Conversation starters

  • Do I currently have a plan for managing drop after intense sensation scenes, and does my top know what that plan is?
  • What is the thing about my sensation bottom practice that I would most like to develop or deepen in the coming months?
  • Have my sensory preferences shifted since I first developed my map, and have I communicated those shifts to my established play partners?
  • What does a sustainable sensation bottom practice look like for me specifically, and what conditions make it more or less sustainable?
  • What would I want to say to someone who is just beginning to explore the sensation bottom role, based on what I have learned?
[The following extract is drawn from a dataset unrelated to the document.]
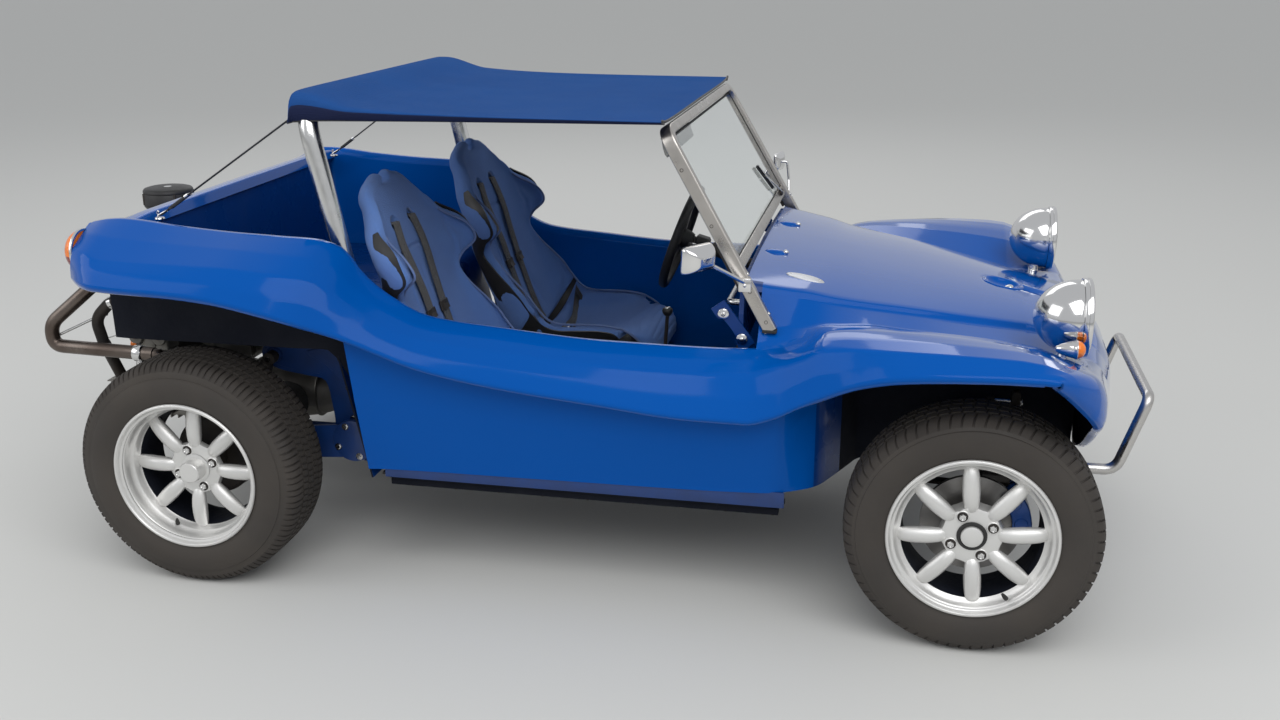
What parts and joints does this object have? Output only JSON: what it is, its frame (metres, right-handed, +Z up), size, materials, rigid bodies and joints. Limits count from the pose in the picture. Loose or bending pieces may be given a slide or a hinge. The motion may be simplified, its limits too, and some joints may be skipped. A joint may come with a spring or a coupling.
{
  "type": "dune buggy",
  "caption": "Open two-seat dune buggy: moulded body with wide fenders on a short pan, cloth roof on a hoop, bucket seats, rear engine, steered front wheels and free rolling wheels.",
  "frame": {"origin": "on the ground, under the middle of the buggy's length and width", "axes": "+X forward, +Y to the buggy's left, +Z up"},
  "size_m": [3.09, 1.67, 1.3369],
  "materials": {
    "body_paint": "high gloss blue gel coat",
    "chassis_paint": "dull blue and black chassis paint",
    "dark_metal": "oiled dark metal",
    "aged_tube": "aged, stained chromed tube",
    "chrome": "polished",
    "lamp_glass": "clear ribbed lens",
    "amber_lens": "amber lens in a chrome cone",
    "red_lens": "amber over red lens",
    "polished_aluminium": "polished flat section",
    "clear_glass": "clear laminated",
    "top_cloth": "stretched acrylic canvas",
    "webbing": "black webbing",
    "seat_plastic": "black moulded",
    "seat_fabric": "blue woven upholstery",
    "wheel_rim_grip": "black grip",
    "wheel_silver": "silver painted casting",
    "tyre_rubber": "block tread",
    "brake_iron": "machined"
  },
  "bodies": {
    "root": {"air_cleaner": "seat_plastic", "body_tub": "body_paint", "dashboard": "body_paint", "driver_seat_back": "seat_fabric", "driver_seat_cushion": "seat_fabric", "driver_seat_shell": "seat_plastic", "engine": "dark_metal", "exhaust": "aged_tube", "floor_pan": "chassis_paint", "front_axle_beam": "chassis_paint", "front_bumper": "chrome", "front_turn_signals": "amber_lens", "gear_lever": "dark_metal", "handbrake_lever": "dark_metal", "headlight_lenses": "lamp_glass", "headlights": "chrome", "hood": "body_paint", "mirrors": "chrome", "passenger_seat_back": "seat_fabric", "passenger_seat_cushion": "seat_fabric", "passenger_seat_shell": "seat_plastic", "pedals": "dark_metal", "rear_axle_tubes": "chassis_paint", "rear_bumper": "aged_tube", "rear_torsion_housing": "chassis_paint", "roll_hoop": "chrome", "shock_absorbers": "dark_metal", "soft_top": "top_cloth", "soft_top_straps": "webbing", "spring_plates": "chassis_paint", "steering_column": "dark_metal", "tail_lamps": "red_lens", "trailing_arms": "chassis_paint", "transaxle": "dark_metal", "windshield_frame": "polished_aluminium", "windshield_glass": "clear_glass"},
    "knuckle_left": {"knuckle_left": "dark_metal"},
    "wheel_front_left": {"rim_front_left": "wheel_silver", "tyre_front_left": "tyre_rubber", "brake_disc_front_left": "brake_iron"},
    "wheel_rear_left": {"rim_rear_left": "wheel_silver", "tyre_rear_left": "tyre_rubber"},
    "knuckle_right": {"knuckle_right": "dark_metal"},
    "wheel_front_right": {"rim_front_right": "wheel_silver", "tyre_front_right": "tyre_rubber", "brake_disc_front_right": "brake_iron"},
    "wheel_rear_right": {"rim_rear_right": "wheel_silver", "tyre_rear_right": "tyre_rubber"},
    "steering_wheel": {"steering_wheel": "wheel_rim_grip"},
    "track_rod": {"track_rod": "dark_metal"}
  },
  "joints": [
    {"name": "steer_left", "type": "hinge", "parent": "root", "child": "knuckle_left", "pos_m": [1.085, 0.54, 0.314], "axis": [0, 0, 1], "range_deg": [-28, 28]},
    {"name": "spin_front_left", "type": "hinge", "parent": "knuckle_left", "child": "wheel_front_left", "pos_m": [1.085, 0.62, 0.314], "axis": [0, 1, 0], "continuous": true},
    {"name": "spin_rear_left", "type": "hinge", "parent": "root", "child": "wheel_rear_left", "pos_m": [-0.989, 0.64, 0.322], "axis": [0, 1, 0], "continuous": true},
    {"name": "steer_right", "type": "hinge", "parent": "root", "child": "knuckle_right", "pos_m": [1.085, -0.54, 0.314], "axis": [0, 0, 1], "range_deg": [-28, 28]},
    {"name": "spin_front_right", "type": "hinge", "parent": "knuckle_right", "child": "wheel_front_right", "pos_m": [1.085, -0.62, 0.314], "axis": [0, 1, 0], "continuous": true},
    {"name": "spin_rear_right", "type": "hinge", "parent": "root", "child": "wheel_rear_right", "pos_m": [-0.989, -0.64, 0.322], "axis": [0, 1, 0], "continuous": true},
    {"name": "steering_wheel_turn", "type": "hinge", "parent": "root", "child": "steering_wheel", "pos_m": [0.185, 0.33, 0.8], "axis": [-0.9455, 0, 0.3256], "range_deg": [-392.5, 392.5]},
    {"name": "track_rod_slide", "type": "slide", "parent": "root", "child": "track_rod", "axis": [0, 1, 0], "range_m": [-0.0595, 0.0595]}
  ],
  "couplings": [
    {"joint": "steer_right", "follows": "steer_left", "ratio": 1},
    {"joint": "steering_wheel_turn", "follows": "steer_left", "ratio": 14},
    {"joint": "track_rod_slide", "follows": "steer_left", "m_per_rad": -0.12}
  ]
}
Ways to connect with a partner

  • Share your drop preparation plan with your top and ask them to commit to a specific check-in the day after an intense scene, defining together what that check-in will look like.
  • Have a conversation with an established play partner about how your sensory preferences have evolved and what adjustments to your usual scene structures that might suggest.
  • Spend time in a debrief conversation reflecting on the arc of your practice together, identifying specific developments you have both noticed and what you each want to explore next.

For reflection

What is the thing about the sensation bottom role that continues to feel genuinely important to you, beyond novelty or curiosity, and what does that suggest about what this practice gives you that you value?

The sensation bottom practice deepens steadily for those who bring honesty and attention to it. The body has a great deal to teach, and a practice built on genuine self-knowledge and good communication grows in richness for as long as you choose to invest in it.